Blam was one of the passengers. He too clung to the idea of revolt, eager and apprehensive, excited and remorseful, full of hope and the darkest foreboding. Until the Occupation, Blam was a prisoner of the house on Vojvoda Šupljikac Square — in chains but with privileges — having been charged, as the only son, with the mission of acquiring a higher education and a place in society, so he could break down the walls of alienation surrounding the family. Then suddenly he was deprived not only of the chance to pursue his education but also to make use of what education he had, thereby losing both his prisoner status and his privileges and ceasing to be anything at all. Paradoxically, however, he gained by the loss. It put him on an equal footing with others. Because now schooling, jobs, progress up the social ladder — everything he had been counted on to achieve — had for tens of thousands of others become the booty of chaos, the spoils of war, blood, despotism, and destiny. They were all of them wrenched from the comfort of their homes and tossed into the street, at the mercy of the people pursuing them, closing in on them like a pack of stray dogs around scraps of meat.

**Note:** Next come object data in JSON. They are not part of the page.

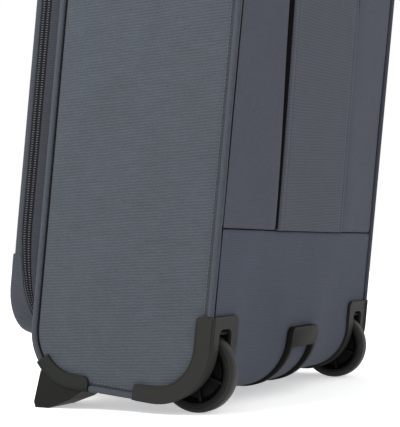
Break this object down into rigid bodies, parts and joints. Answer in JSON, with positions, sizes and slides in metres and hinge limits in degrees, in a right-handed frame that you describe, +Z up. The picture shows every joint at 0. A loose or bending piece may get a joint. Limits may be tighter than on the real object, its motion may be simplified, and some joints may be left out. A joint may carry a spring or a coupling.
{
  "type": "softside upright suitcase",
  "caption": "Softside upright case on two inline wheels and front skid feet, with a zipped lid, telescopic trolley handle, carry handles and moulded corner guards.",
  "frame": {"origin": "on the floor under the middle of the standing case's bounding box", "axes": "+Z up from the floor the case stands on, +X to the side on which the lid's zip runs down, +Y to the back, where the wheels and the trolley handle are; the lid faces -Y. The case itself leans back 5.74 degrees about X, as it stands"},
  "size_m": [0.396, 0.2598, 0.5602],
  "materials": {
    "shell_fabric": "coarse ribbed woven polyester, slate blue-grey, matt",
    "piping_fabric": "woven cover over a round cord, slightly lighter than the shell",
    "zip_tape": "black woven tape with a nylon coil",
    "board": "plain sheet",
    "lining": "plain thin lining",
    "webbing": "flat woven strap",
    "moulding": "fine grained satin moulding, charcoal",
    "well_plastic": "matt black moulding",
    "hub_plastic": "satin black moulding",
    "tyre_rubber": "dark grey polyurethane, satin",
    "steel": "zinc plated",
    "tube_metal": "satin anodised",
    "slider_metal": "dark plated zinc",
    "pull_plastic": "satin moulding",
    "grip_plastic": "fine grained moulding",
    "button_plastic": "semi-gloss moulding"
  },
  "bodies": {
    "case": {"side_panel_right": "shell_fabric", "side_panel_left": "shell_fabric", "back_strip_right": "shell_fabric", "back_strip_left": "shell_fabric", "back_panel_lower": "shell_fabric", "bottom_panel": "shell_fabric", "top_panel": "shell_fabric", "front_strip": "shell_fabric", "tube_cover": "shell_fabric", "piping_right": "piping_fabric", "piping_left": "piping_fabric", "zip_half_case": "zip_tape", "lid_hinge_strip": "shell_fabric", "back_board": "board", "back_lining": "lining", "frame_hoop_right": "board", "frame_hoop_left": "board", "packing_straps": "webbing", "strap_buckle": "moulding", "corner_guard_right": "moulding", "corner_guard_left": "moulding", "wheel_well_right": "well_plastic", "wheel_well_left": "well_plastic", "axle_right": "steel", "axle_left": "steel", "front_foot_right": "moulding", "front_foot_left": "moulding", "bottom_handle": "moulding", "case_screws": "steel", "carry_handle_plates": "moulding", "handle_bezel": "moulding", "outer_tube_right": "tube_metal", "outer_tube_left": "tube_metal", "tube_bracket": "moulding"},
    "lid": {"lid_panel": "shell_fabric", "lid_rim": "shell_fabric", "zip_half_lid": "zip_tape", "pocket_upper": "shell_fabric", "pocket_lower": "shell_fabric", "pocket_zips": "zip_tape"},
    "right_wheel": {"tyre_right": "tyre_rubber", "hub_right": "hub_plastic"},
    "left_wheel": {"tyre_left": "tyre_rubber", "hub_left": "hub_plastic"},
    "trolley_stage": {"middle_tube_right": "tube_metal", "middle_tube_left": "tube_metal"},
    "trolley_grip": {"inner_tube_right": "tube_metal", "inner_tube_left": "tube_metal", "grip": "grip_plastic"},
    "grip_button": {"release_button": "button_plastic"},
    "carry": {"carry_handle": "moulding"},
    "zip_slider_r": {"zip_slider_right": "slider_metal"},
    "zip_slider_l": {"zip_slider_left": "slider_metal"},
    "zip_pull_r": {"zip_pull_right": "pull_plastic"},
    "zip_pull_l": {"zip_pull_left": "pull_plastic"},
    "pocket_slider_u": {"pocket_slider_upper": "slider_metal"},
    "pocket_slider_d": {"pocket_slider_lower": "slider_metal"},
    "pocket_pull_u": {"pocket_pull_upper": "pull_plastic"},
    "pocket_pull_d": {"pocket_pull_lower": "pull_plastic"}
  },
  "joints": [
    {"name": "wheel_spin_right", "type": "hinge", "parent": "case", "child": "right_wheel", "pos_m": [0.1659, 0.04994, 0.03472], "axis": [1, 0, 0], "continuous": true},
    {"name": "wheel_spin_left", "type": "hinge", "parent": "case", "child": "left_wheel", "pos_m": [-0.1659, 0.04994, 0.03472], "axis": [1, 0, 0], "continuous": true},
    {"name": "lid_hinge", "type": "hinge", "parent": "case", "child": "lid", "pos_m": [-0.187, -0.09311, 0.30036], "axis": [0, -0.1, -0.995], "range_deg": [0, 130]},
    {"name": "stage_slide", "type": "slide", "parent": "case", "child": "trolley_stage", "axis": [0, 0.1, 0.995], "range_m": [0, 0.225]},
    {"name": "grip_slide", "type": "slide", "parent": "trolley_stage", "child": "trolley_grip", "axis": [0, 0.1, 0.995], "range_m": [0, 0.225]},
    {"name": "button_press", "type": "slide", "parent": "trolley_grip", "child": "grip_button", "axis": [0, -0.1, -0.995], "range_m": [0, 0.0025], "stiffness_N_per_m": 800},
    {"name": "carry_handle_lift", "type": "slide", "parent": "case", "child": "carry", "axis": [0, 0.1, 0.995], "range_m": [0, 0.01]},
    {"name": "zip_travel_right", "type": "slide", "parent": "case", "child": "zip_slider_r", "axis": [1, 0, 0], "range_m": [-0.02, 0.09]},
    {"name": "zip_travel_left", "type": "slide", "parent": "case", "child": "zip_slider_l", "axis": [-1, 0, 0], "range_m": [-0.02, 0.09]},
    {"name": "zip_pull_swing_right", "type": "hinge", "parent": "zip_slider_r", "child": "zip_pull_r", "pos_m": [0.03, -0.06853, 0.54493], "axis": [0, -0.995, 0.1], "range_deg": [0, 170]},
    {"name": "zip_pull_swing_left", "type": "hinge", "parent": "zip_slider_l", "child": "zip_pull_l", "pos_m": [-0.03, -0.06853, 0.54493], "axis": [0, 0.995, -0.1], "range_deg": [0, 170]},
    {"name": "pocket_zip_upper", "type": "slide", "parent": "lid", "child": "pocket_slider_u", "axis": [1, 0, 0], "range_m": [-0.24, 0]},
    {"name": "pocket_zip_lower", "type": "slide", "parent": "lid", "child": "pocket_slider_d", "axis": [1, 0, 0], "range_m": [-0.24, 0]},
    {"name": "pocket_pull_upper", "type": "hinge", "parent": "pocket_slider_u", "child": "pocket_pull_u", "pos_m": [0.125, -0.09296, 0.49482], "axis": [-1, 0, 0], "range_deg": [0, 160]},
    {"name": "pocket_pull_lower", "type": "hinge", "parent": "pocket_slider_d", "child": "pocket_pull_d", "pos_m": [0.125, -0.11156, 0.30975], "axis": [-1, 0, 0], "range_deg": [0, 160]}
  ]
}
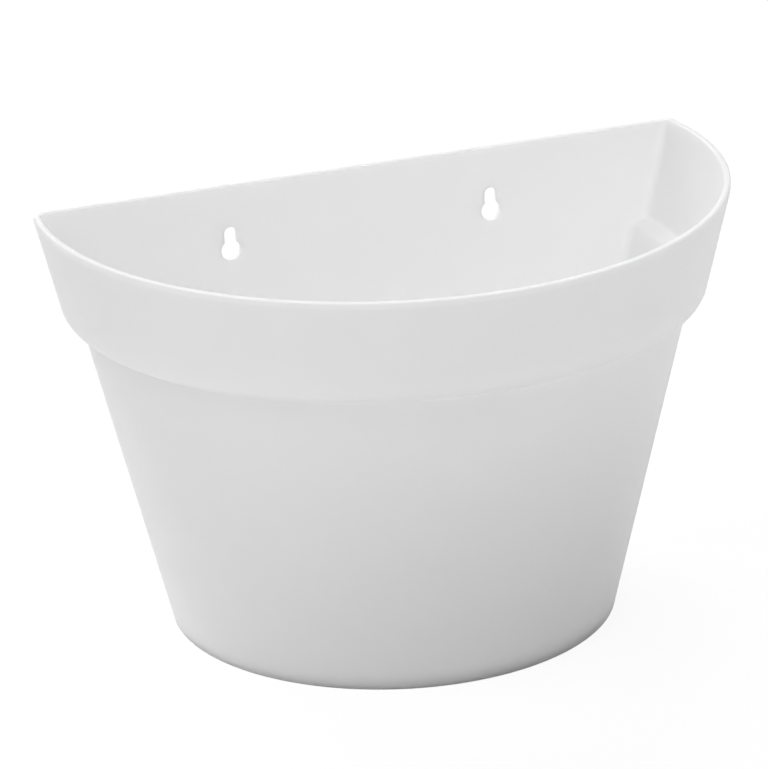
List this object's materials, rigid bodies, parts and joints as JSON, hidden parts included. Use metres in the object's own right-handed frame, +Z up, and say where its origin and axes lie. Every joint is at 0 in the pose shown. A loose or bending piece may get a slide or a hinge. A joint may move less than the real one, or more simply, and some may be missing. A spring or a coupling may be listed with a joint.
{
  "type": "wall planter",
  "caption": "Half-round plastic wall planter: flat back with two keyholes, tapered turned side under a tall stepped collar, open top and drain holes closed by plugs.",
  "frame": {"origin": "on the wall plane, midway between the centres of the two screw seats (the round tops of the keyholes)", "axes": "+Z up, +X to the right seen from the front, -Y the front; the wall is the plane y = 0 and lies towards +Y"},
  "size_m": [0.3984, 0.2362, 0.258],
  "materials": {
    "pot": "satin moulded polypropylene, plain off-white grey",
    "plug": "soft matt light grey"
  },
  "bodies": {
    "pot": {"pot_shell": "pot"},
    "plug_left": {"drain_plug_left": "plug"},
    "plug_right": {"drain_plug_right": "plug"}
  },
  "joints": [
    {"name": "plug_left_pull", "type": "slide", "parent": "pot", "child": "plug_left", "axis": [0, 0, -1], "range_m": [0, 0.01]},
    {"name": "plug_right_pull", "type": "slide", "parent": "pot", "child": "plug_right", "axis": [0, 0, -1], "range_m": [0, 0.01]}
  ]
}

Blam too, with nothing to do, no goal in life, separated from a family racked with anxiety and desperation, attracted to everything new, excited yet frightened by it like a child by fireworks, spent all his time in the street — watching. He watched the Hungarian officers in their caps jauntily pushed back, their trim tunics and gray lace-up boots, watched them strut over soil they had conquered only with the aid of a foreign power, watched them bow to and kiss the hands of the wives of newly appointed officials, the wives of new owners of shops confiscated from Jews, and the wives of Budapest lawyers who had descended on this hotbed of lawlessness like vultures; he watched the women, some beautiful, others hideous, dressed in their best but all vulgar reflections of faded glory; he watched gendarmes in black plumed hats patrolling the streets two by two with flashing eyes and with rifles slung over their shoulders, defending the new order, the new disorder, the insanity, the disease; he watched the German soldiers as they stood guard before their barracks, arrogant under their helmets, scornfully observing the spectacle they had set in motion and were now directing; he watched the Serbs and Jews, shopkeepers, artisans, and former officials stopping to have a word with a fellow sufferer, whispering, looking both ways, shaking their heads, then parting sadly to return to their deserted rooms to wait. He watched old men and women in black who, not having grasped the change or lacking the strength to adapt to it, went with heads bent to church for consolation. And he watched young people restlessly gathering, pushing, shouting in the squares, along the promenades, bursting with anger, resistance, the desire to fight, hatred, youthful indignation at injustice, foisting pamphlets on one another, sharing news, showing off the knife or pistol handles under their clothes. He saw Čutura among them, always in a hurry but purposeful, always on the fringe of a crowd he seemed to hold together with the invisible rope of his will. He saw Krkljuš dragging his saxophone case on the way to practice or surrounded by the members of his band and whistling the latest swing or fox-trot hit they would be rehearsing the next morning. Hoping to learn how to merge with a strong, well-defined group, Blam would join sometimes one, sometimes the other.